Goal »
How does the data below read from its first line through the line containing "OPEN_Y = HALF_H - FACE_W"? Print those lines exactly.

Supplied data »
....................

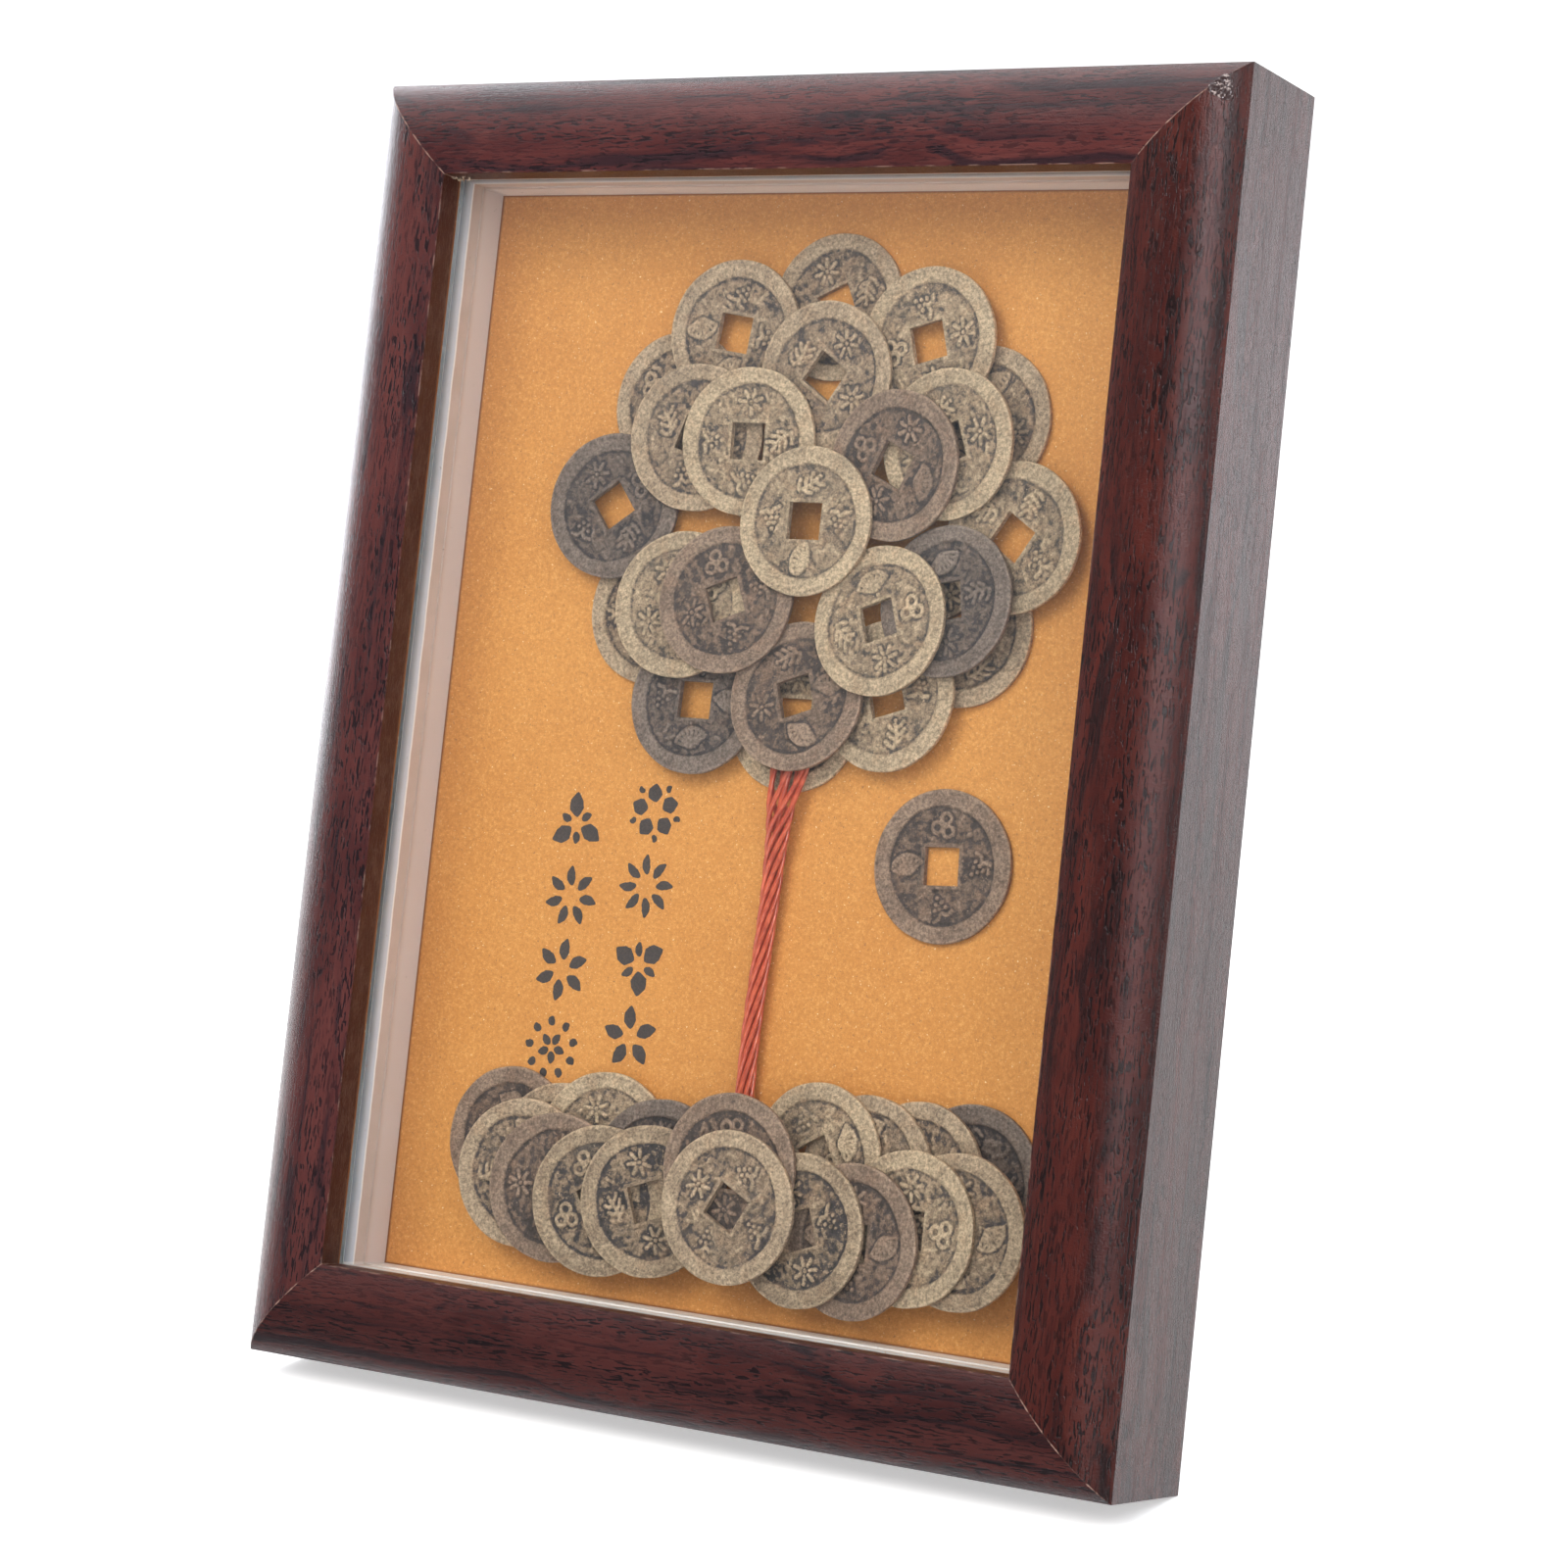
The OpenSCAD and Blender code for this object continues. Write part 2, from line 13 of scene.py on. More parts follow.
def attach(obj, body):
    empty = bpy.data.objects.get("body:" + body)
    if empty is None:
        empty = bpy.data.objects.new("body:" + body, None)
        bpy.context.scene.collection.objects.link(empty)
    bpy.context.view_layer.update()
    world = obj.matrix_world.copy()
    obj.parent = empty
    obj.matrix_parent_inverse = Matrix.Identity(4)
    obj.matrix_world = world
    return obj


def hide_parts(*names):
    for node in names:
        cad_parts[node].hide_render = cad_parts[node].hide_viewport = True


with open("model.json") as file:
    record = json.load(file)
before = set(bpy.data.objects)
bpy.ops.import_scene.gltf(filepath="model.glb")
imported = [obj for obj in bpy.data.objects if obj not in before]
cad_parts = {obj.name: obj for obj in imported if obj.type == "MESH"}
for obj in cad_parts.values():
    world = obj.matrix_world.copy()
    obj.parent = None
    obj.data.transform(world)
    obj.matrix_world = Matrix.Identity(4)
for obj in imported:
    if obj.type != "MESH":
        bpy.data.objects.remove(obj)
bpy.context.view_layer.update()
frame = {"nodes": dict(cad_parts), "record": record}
NODES = frame["nodes"]
SLOTS = {s["node"]: s["material_slot"] for s in frame["record"]["subparts"]}
MM = 0.001

# The frame's own axes, in mm: x to the right and y up from its middle,
# and z forward, with z = 0 at the moulding's front outer edge
SHEET_Z = -12.6
HALF_W = 76.0
HALF_H = 101.5
FACE_W = 15.5
OPEN_X = HALF_W - FACE_W
OPEN_Y = HALF_H - FACE_W


def points(node):
    """Vertices of a CAD node as an array, in metres."""
    mesh = NODES[node].data
    co = np.empty(3 * len(mesh.vertices), np.float32)
    mesh.vertices.foreach_get("co", co)
    return co.reshape(-1, 3).astype(float)


def frame_axes():
    """The frame's own axes as a matrix that takes mm in them to metres in the world."""
    p = points("art_sheet")
    mid = (p.min(0) + p.max(0)) / 2
    up = np.linalg.svd((p - mid)[:, 1:])[2][0]
    up = np.array([0, up[0], up[1]]) * math.copysign(1, up[1])
    out = np.cross([1, 0, 0], up)
    origin = mid + out * (((p - mid) @ out).max() - SHEET_Z * MM)
    m = Matrix.Identity(4)
    for row in range(3):
        m[row][0:4] = [[1, 0, 0][row] * MM, up[row] * MM, out[row] * MM, origin[row]]
    return m


AXES = frame_axes()
BACK = AXES.inverted()


def to_world(co):
    """Points in the frame's own mm to metres in the world."""
    m = np.array(AXES)
    return np.asarray(co, float) @ m[:3, :3].T + m[:3, 3]


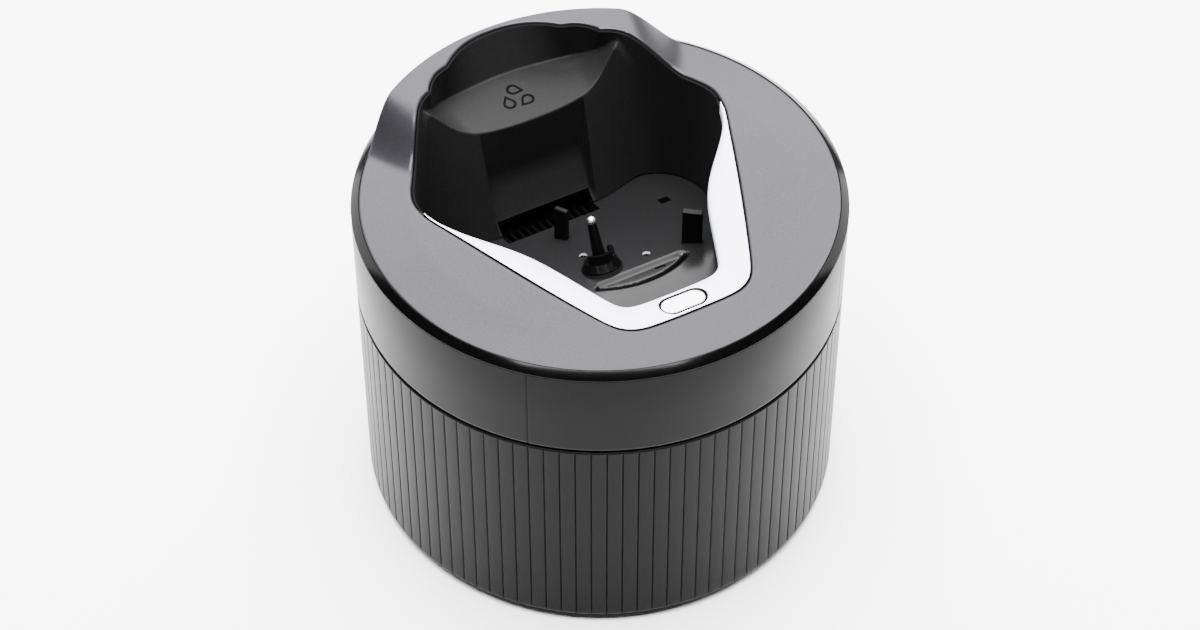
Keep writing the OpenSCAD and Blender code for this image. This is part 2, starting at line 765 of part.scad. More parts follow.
module spindle_shaft() {
    color([0.78, 0.78, 0.80]) on_spindle() difference() {
        union() {
            translate([0, 0, -pump_depth + 0.6])
                cylinder(r = shaft_r, h = pump_depth + 1.2, $fn = 48);
            translate([0, 0, shoulder])
                cylinder(r = pin_r, h = sleeve_h - shoulder, $fn = 32);
            // Domed tip, flat underneath.
            translate([0, 0, sleeve_h + 0.1]) intersection() {
                sphere(r = tip_r, $fn = 32);
                translate([-5, -5, -0.45]) cube([10, 10, 5]);
            }
        }
        tube(2, clip_r, clip_z, clip_z + 0.6);
    }
}

sleeve_low = 2.6;

module drive_sleeve() {
    color([0.06, 0.06, 0.065]) on_spindle() difference() {
        translate([0, 0, sleeve_low])
            cylinder(r1 = 1.75, r2 = 1.15, h = sleeve_h - 0.4 - sleeve_low, $fn = 40);
        translate([0, 0, 2]) cylinder(r = pin_r + 0.05, h = 20, $fn = 32);
    }
}

dog_r = 5.2;

module drive_dog() {
    color([0.05, 0.05, 0.055]) on_spindle() difference() {
        union() {
            translate([0, 0, 0.35]) cylinder(r = dog_r, h = 0.3, $fn = 48);
            translate([0, 0, 0.6])
                cylinder(r1 = dog_r - 0.05, r2 = dog_r - 0.9, h = 1.85, $fn = 48);
            // Half collar that the shaver's coupling turns against.
            rotate(20) intersection() {
                tube(dog_r - 1.15, dog_r - 2.1, 2, 4.8);
                translate([-5, -5, 1]) cube([10, 5, 6]);
            }
        }
        cylinder(r = shaft_r + 0.02, h = 1.85, $fn = 48);
        translate([0, 0, 1]) cylinder(r = pin_r + 0.02, h = 8, $fn = 32);
    }
}

module impeller() {
    color([0.85, 0.86, 0.88]) on_spindle() translate([0, 0, -pump_depth + 1]) difference() {
        union() {
            cylinder(r = 2.9, h = 6.2, $fn = 40);
            cylinder(r = 7.2, h = 0.9, $fn = 48);
            for (i = [0 : blade_count - 1]) rotate(i * 360 / blade_count)
                translate([2, -0.45, 0]) cube([5.2, 0.9, 5]);
        }
        translate([0, 0, -1]) cylinder(r = shaft_r + 0.02, h = 10, $fn = 48);
    }
}

module retaining_clip() {
    color([0.6, 0.6, 0.62]) on_spindle() difference() {
        tube(2.6, clip_r + 0.02, clip_z + 0.05, clip_z + 0.55);
        translate([0, -0.8, clip_z - 0.6]) cube([4, 1.6, 2]);
    }
}

// ---------- release ----------

stem_w = 3;
stem_t = 2.4;
stem_low = 61.5;
// Lower and upper faces of the latch bar.
bar_low = 60.4;
bar_high = 63.4;
// Flat flange under the trim that keeps the button in.
flange_z = ring_z - 2.9;
flange_t = 1.1;

module release_button() {
    y = -button_y;
    color([0.97, 0.97, 0.98]) {
        difference() {
            translate([0, y, flange_z + 1]) linear_extrude(3.0) stadium(button_l, button_w);
            // Shallow line to feel for.
            translate([-1.2, y - 0.2, ring_z + 1]) cube([2.4, 0.4, 1]);
        }
        translate([0, y, flange_z]) linear_extrude(flange_t)
            stadium(button_l + 2 * pill_gap + 1.4, button_w - 0.4);
        translate([0, y, stem_low]) rotate([90, 0, 90]) translate([0, 0, -stem_w / 2])
            linear_extrude(stem_w) polygon([
                [-stem_t / 2, 0], [stem_t / 2, stem_t], [stem_t / 2, ring_z - 2 - stem_low],
                [-stem_t / 2, ring_z - 2 - stem_low]
            ]);
    }
}

// A coil spring as a stack of rings, which reads as a spring and stays an exact solid.
module coil(r, wire, l, turns) {
    for (i = [0 : turns - 1])
        translate([0, 0, wire + (l - 2 * wire) * i / (turns - 1)])
            rotate_extrude($fn = 40) translate([r, 0]) circle(r = wire, $fn = 16);
}

guide_top = ring_z - 12.4;
spring_wire = 0.22;

module button_spring() {
    color([0.75, 0.75, 0.78]) translate([0, -button_y, guide_top + 0.1])
        coil(2.25, spring_wire, flange_z - guide_top - 0.2, 7);
}

module button_guide() {
    color([0.12, 0.12, 0.13]) difference() {
        union() {
            translate([-5, -button_y - 4, guide_top - 6]) cube([10, 6.8, 6]);
            translate([-9, -54, guide_top - 1.6]) cube([18, 15, 1.6]);
            for (s = [-1, 1]) translate([s * 7.5 - 1.5, -54, guide_top - 1])
                cube([3, 4, web_z - guide_top + 0.95]);
        }
        translate([-stem_w / 2 - 0.2, -button_y - stem_t / 2 - 0.2, guide_top - 8])
            cube([stem_w + 0.4, stem_t + 0.4, 12]);
    }
}

module latch_slide() {
    color([0.55, 0.56, 0.58]) rotate([90, 0, 90]) translate([0, 0, -5]) difference() {
        linear_extrude(10) polygon([
            [-60.3, bar_low], [-34, bar_low], [-34, bar_high], [-58.6, bar_high],
            [-60.3, bar_high - 1.2]
        ]);
        translate([0, 0, 2.6]) linear_extrude(4.8) polygon([
            [-46.4, bar_low - 1], [-45, bar_low - 1], [-40, bar_high + 1],
            [-46.4, bar_high + 1]
        ]);
    }
}

module latch_spring() {
    color([0.75, 0.75, 0.78]) translate([0, -33.9, (bar_low + bar_high) / 2])
        rotate([-90, 0, 0]) coil(1.2, spring_wire, 7.6, 7);
}

// Open channel that the latch bar slides in, closed at the back behind its spring.
channel_y = -56.2;
channel_l = 31.6;
channel_w = 14.8;
channel_low = bar_low - 1.7;
channel_h = 6.2;

module latch_guide() {
    color([0.12, 0.12, 0.13]) difference() {
        union() {
            translate([-channel_w / 2, channel_y, channel_low]) cube([channel_w, channel_l, 1.5]);
            for (s = [-1, 1]) translate([s * (channel_w / 2 - 1) - 1, channel_y, channel_low])
                cube([2, channel_l, channel_h]);
            translate([-channel_w / 2, channel_y + channel_l - 1.4, channel_low])
                cube([channel_w, 1.4, channel_h]);
        }
        translate([-3, -46.5, bar_low - 3]) cube([6, 8, 4]);
    }
}

base_cup();
bottom_plate();
rubber_feet();
bottom_screws();
cartridge_tub();
cartridge_lid();
cartridge_seal();
filter_frame();
filter_pad();
cover_plate();
trim_band();
black_ring();
collar_band();
top_chassis();
chassis_seal();
shaver_holder();
drops_icon();
drip_tray();
tray_seal();
tray_screws();
drain_grille();
jet_nozzles();
bearing_carrier();
pump_housing();
pump_strainer();
riser_tubes();
pump_screws();
upper_bush();
lower_bush();
shaft_seal();
drive_sleeve();
drive_dog();
spindle_shaft();
impeller();
retaining_clip();
release_button();
button_spring();
button_guide();
latch_slide();
latch_spring();
latch_guide();
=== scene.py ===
"""Cleaning pod for a cordless rotary shaver: the looks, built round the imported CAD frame."""

import json
import math

import bmesh
import bpy
import numpy as np
from mathutils import Matrix, Vector
from mathutils.bvhtree import BVHTree


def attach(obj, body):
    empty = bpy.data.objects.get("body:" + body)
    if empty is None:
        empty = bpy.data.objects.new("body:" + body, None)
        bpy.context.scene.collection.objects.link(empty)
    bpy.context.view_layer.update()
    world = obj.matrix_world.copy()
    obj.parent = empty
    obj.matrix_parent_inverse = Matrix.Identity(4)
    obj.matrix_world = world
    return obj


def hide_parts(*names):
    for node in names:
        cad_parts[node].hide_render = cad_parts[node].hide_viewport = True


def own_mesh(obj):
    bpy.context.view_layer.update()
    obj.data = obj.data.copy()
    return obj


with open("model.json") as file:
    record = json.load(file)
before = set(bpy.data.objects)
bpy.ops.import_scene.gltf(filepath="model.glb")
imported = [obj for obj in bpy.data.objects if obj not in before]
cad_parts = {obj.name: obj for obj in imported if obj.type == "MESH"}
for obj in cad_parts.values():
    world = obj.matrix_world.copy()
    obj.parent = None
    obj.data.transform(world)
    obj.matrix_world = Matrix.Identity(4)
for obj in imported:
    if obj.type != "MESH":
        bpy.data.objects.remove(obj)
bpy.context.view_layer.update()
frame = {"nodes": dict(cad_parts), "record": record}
nodes = frame["nodes"]
MM = 0.001

# ---------- sizes shared with the CAD model, in millimetres ----------

POD_R = 62.0
SEAM_Z = 66.3
RING_Z = 91.7
COVER_R = 59.8
EDGE_RISE = 1.7
SIDE_RISE = 1.4
HOOD_RISE = 10.2
PLATE_T = 1.8
SLOPE = math.tan(math.radians(16.5))
TRAY_DROP = -24.3
SHELF_Y = -12.0
PIN_Y = -1.1
SHELF_DROP = TRAY_DROP - SLOPE * (SHELF_Y - PIN_Y)
LEAN = math.radians(26)
BUTTON_Y = -41.8
BUTTON_L, BUTTON_W = 11.6, 5.6
PILL_GAP = 0.6
RIBS = 100


# ---------- curves ----------

def bow(p, q, h, n):
    """n points from p towards q, bowed outward by h at the middle, without q itself."""
    p, q = np.array(p, float), np.array(q, float)
    d = q - p
    out = np.array([d[1], -d[0]]) / np.hypot(*d)
    t = (np.arange(n) / n)[:, None]
    return p + d * t + out * 4 * h * t * (1 - t)


def smooth(t):
    u = np.clip(t, 0, 1)
    return u * u * (3 - 2 * u)


DENSE = 5          # visual points for each point of the CAD outline


def line(pieces, last):
    """A right half outline as dense points: pieces are (from, to, bow, CAD points)."""
    parts = [bow(p, q, h, n * DENSE) for p, q, h, n in pieces]
    return np.vstack(parts + [np.array([last], float)])


def whole(half):
    """The half and its mirror image as one closed outline."""
    left = half[-2:0:-1] * [-1, 1]
    return np.vstack([half, left])


def relax(pts, rounds, pinned=(), closed=True):
    """Rounds an outline's corners off, all but the pinned points."""
    pts = pts.copy()
    free = np.ones(len(pts), bool)
    free[list(pinned)] = False
    if not closed:
        free[[0, -1]] = False
    for _ in range(rounds):
        mid = (np.roll(pts, 1, 0) + 2 * pts + np.roll(pts, -1, 0)) / 4
        pts[free] = mid[free]
    return pts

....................

Completed task »
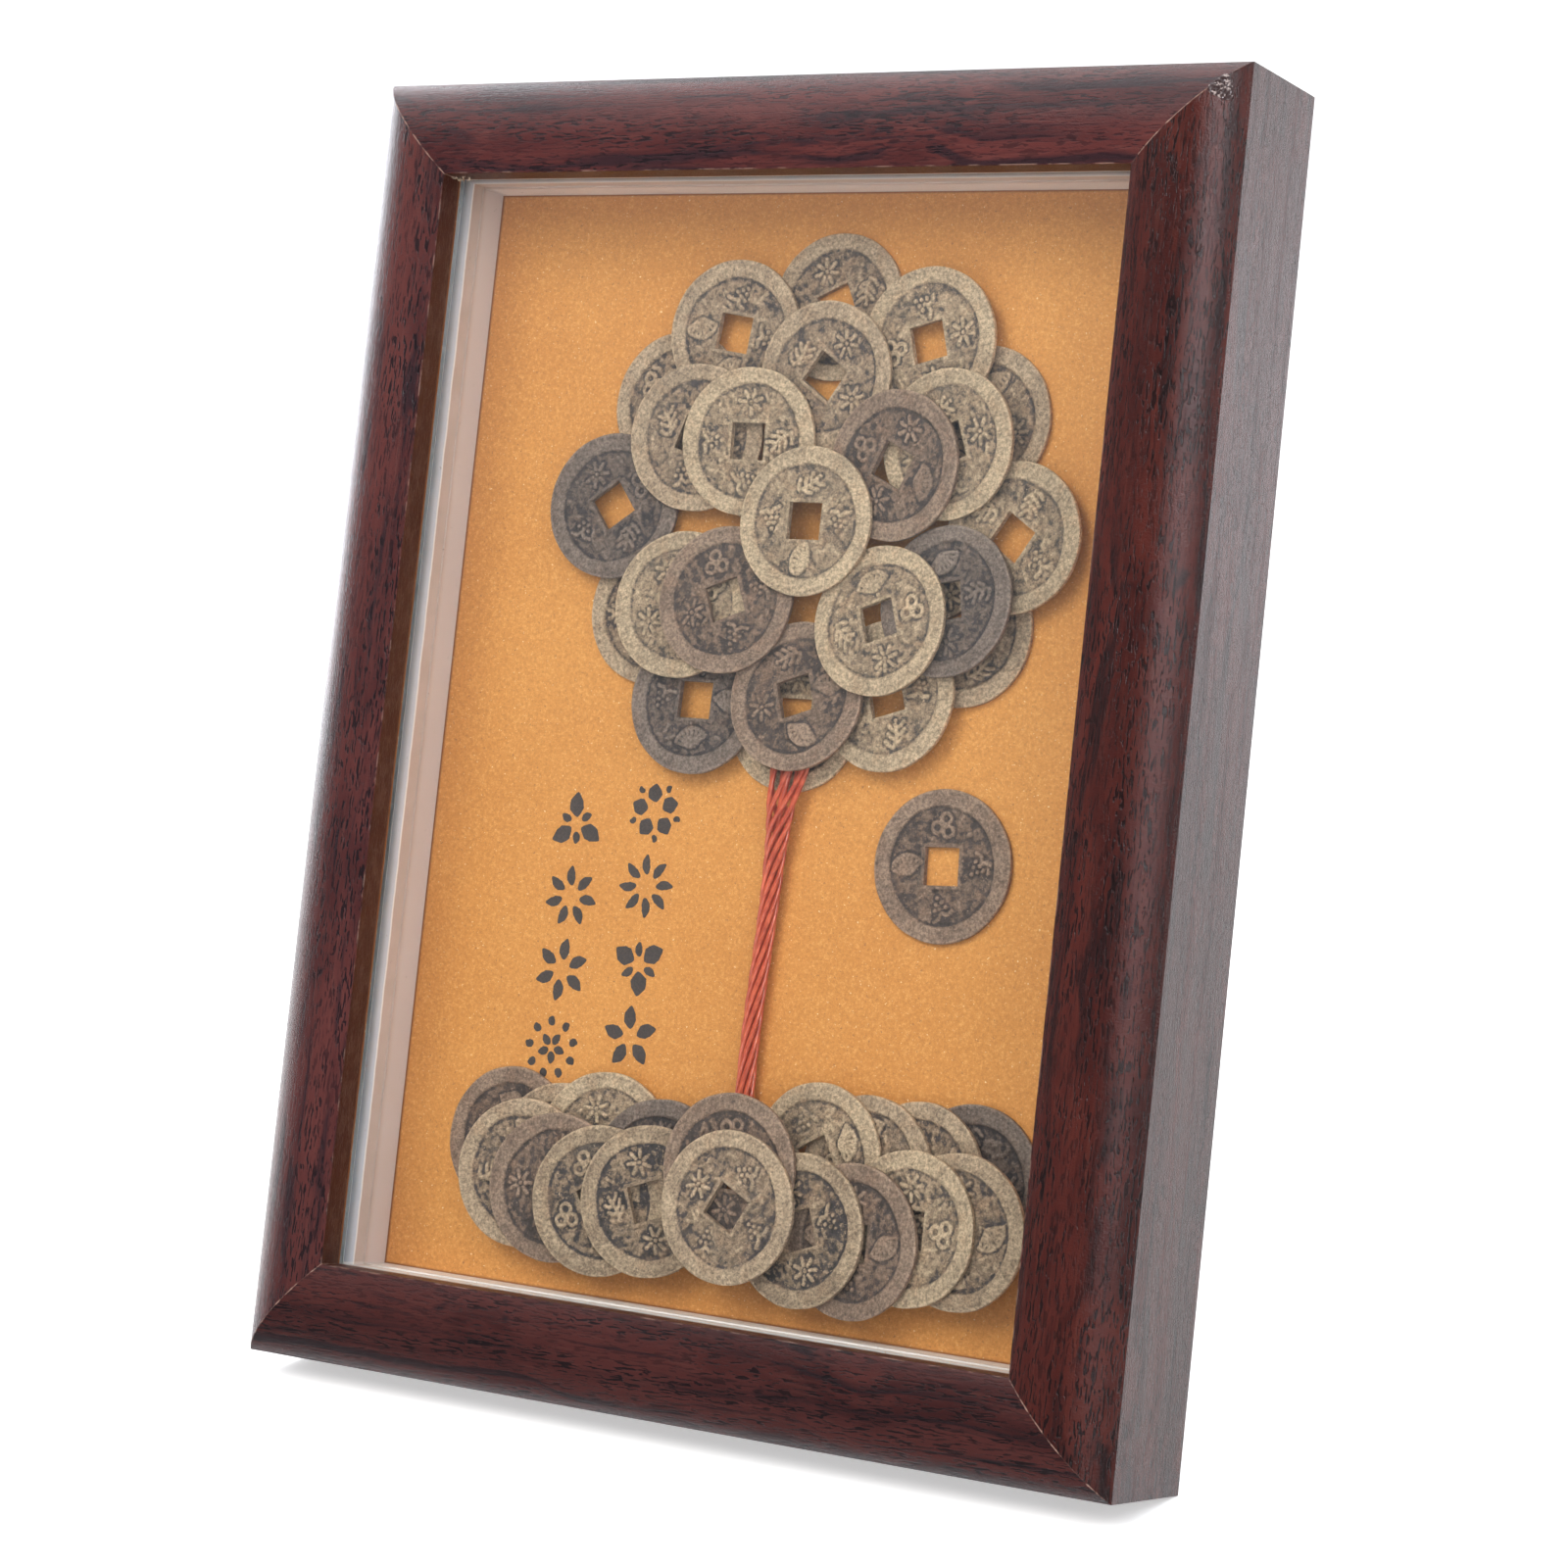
The OpenSCAD and Blender code for this object continues. Write part 2, from line 13 of scene.py on. More parts follow.
def attach(obj, body):
    empty = bpy.data.objects.get("body:" + body)
    if empty is None:
        empty = bpy.data.objects.new("body:" + body, None)
        bpy.context.scene.collection.objects.link(empty)
    bpy.context.view_layer.update()
    world = obj.matrix_world.copy()
    obj.parent = empty
    obj.matrix_parent_inverse = Matrix.Identity(4)
    obj.matrix_world = world
    return obj


def hide_parts(*names):
    for node in names:
        cad_parts[node].hide_render = cad_parts[node].hide_viewport = True


with open("model.json") as file:
    record = json.load(file)
before = set(bpy.data.objects)
bpy.ops.import_scene.gltf(filepath="model.glb")
imported = [obj for obj in bpy.data.objects if obj not in before]
cad_parts = {obj.name: obj for obj in imported if obj.type == "MESH"}
for obj in cad_parts.values():
    world = obj.matrix_world.copy()
    obj.parent = None
    obj.data.transform(world)
    obj.matrix_world = Matrix.Identity(4)
for obj in imported:
    if obj.type != "MESH":
        bpy.data.objects.remove(obj)
bpy.context.view_layer.update()
frame = {"nodes": dict(cad_parts), "record": record}
NODES = frame["nodes"]
SLOTS = {s["node"]: s["material_slot"] for s in frame["record"]["subparts"]}
MM = 0.001

# The frame's own axes, in mm: x to the right and y up from its middle,
# and z forward, with z = 0 at the moulding's front outer edge
SHEET_Z = -12.6
HALF_W = 76.0
HALF_H = 101.5
FACE_W = 15.5
OPEN_X = HALF_W - FACE_W
OPEN_Y = HALF_H - FACE_W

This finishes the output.